Let me start with the positives.

ACORD and LOMA did a really good job in their education sessions at achieving their separate goals of promoting standards and providing information to help improve the efficiency of insurance organizations.

The sessions I attended were well thought out and occasionally spiced with a bit of controversy–in stark contrast to the sterile, self-promotional offerings we’ve seen at previous events. While there was still too much self-promotion, the panels especially were more interesting and less scripted than similar offerings in years past.

On the theater-of-the-absurd side, we had a less-than-startling headline coming out of the latest AUGIE survey. The more than 7,500 agent respondents noted a press release, “Point To Workflow Frustration, Needed Changes.” No! Really? And here I thought most independent agents just loved the variety offered them by hundreds of proprietary insurer Websites and administrative systems. Live and learn.

Can anyone explain to me why we continue to ask agents to spend their valuable time answering survey questions to which we already know the answers? (To be fair, there was some interesting information coming out of the survey on agents’ lack of ability to protect customer privacy and to secure their data. That actually was new and useful. Quite a breakthrough, I’d say.)

Meanwhile, technology giants Microsoft and IBM continued to fight it out at the forum for platforms and services dominance in the insurance space.

Microsoft announced its Insurance Value Chain Architecture Framework–which, according to a company representative, “helps insurance customers buy pre-integrated Microsoft partner applications.” At the same time, the representative dubbed IBM’s insurance architecture “proprietary and monolithic, based on IBM product suites and requiring massive consulting contracts to implement.”

Kevin Kelly, managing director for the U.S. insurance industry at Redmond, Wash.-based Microsoft, explained that “our strategy is to deploy innovation through our partners and through our easy-to-understand framework that is specific to insurance business processing. That reduces integration expense and allows you to choose among the partners.”

IBM hit right back.

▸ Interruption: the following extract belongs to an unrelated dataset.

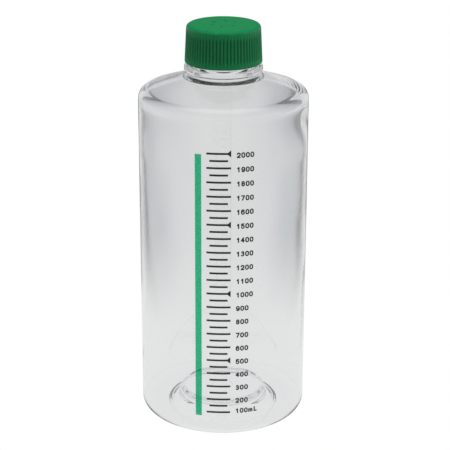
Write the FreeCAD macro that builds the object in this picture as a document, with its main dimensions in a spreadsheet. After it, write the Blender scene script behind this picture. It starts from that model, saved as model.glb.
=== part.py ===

The company’s new Global Insurance Industry general manager, Norbert Dick, said of Microsoft: “They have not grown up in the insurance industry. They are not insurance-specific. Their new product is a dramatic change, but we started doing this 12 years ago.”

The emphasis, said Dick, should be on business process transformation to increase efficiency and speed workflow for insurers. “This is where IBM is by far more mature [than Microsoft],” he added. “IBM has been ahead of this for years now. Microsoft is more proprietary.”

In the meantime, software giants SAP and Oracle remained interested onlookers, perhaps hoping to swoop in and grab more insurance business while the platform providers battled each other.

If nothing else, this will make for a fascinating next two years as companies are bought and sold, and alliances are forged in an effort to secure a business advantage in the lucrative insurance technology market.

On the show floor, the consensus among exhibitors was that most of the traffic they were seeing consisted of other exhibitors. (That’s not necessarily a bad thing–especially if those other exhibitors are your customers.)

The real problem, though, was the obvious divide between the property-casualty and life and health universes. At last year’s ACORD LOMA Forum, life and health vendors complained there were too many p-c customers roaming the aisles. This year, the situation flip-flopped, with p-c vendors decrying the presence of too many life and health prospects.

After last year’s conference, I said LOMA and ACORD should hold separate shows that address their very different aims. This year, the organizations did a much better job of balancing the programs and exposure at the conference. The fact remains, however, that as long as the p-c and life and health camps remain so starkly different, discontent will be the norm.

The lesson, and perhaps this year’s truly startling forum headline, would be: “Oil and Water Still Don’t Mix.”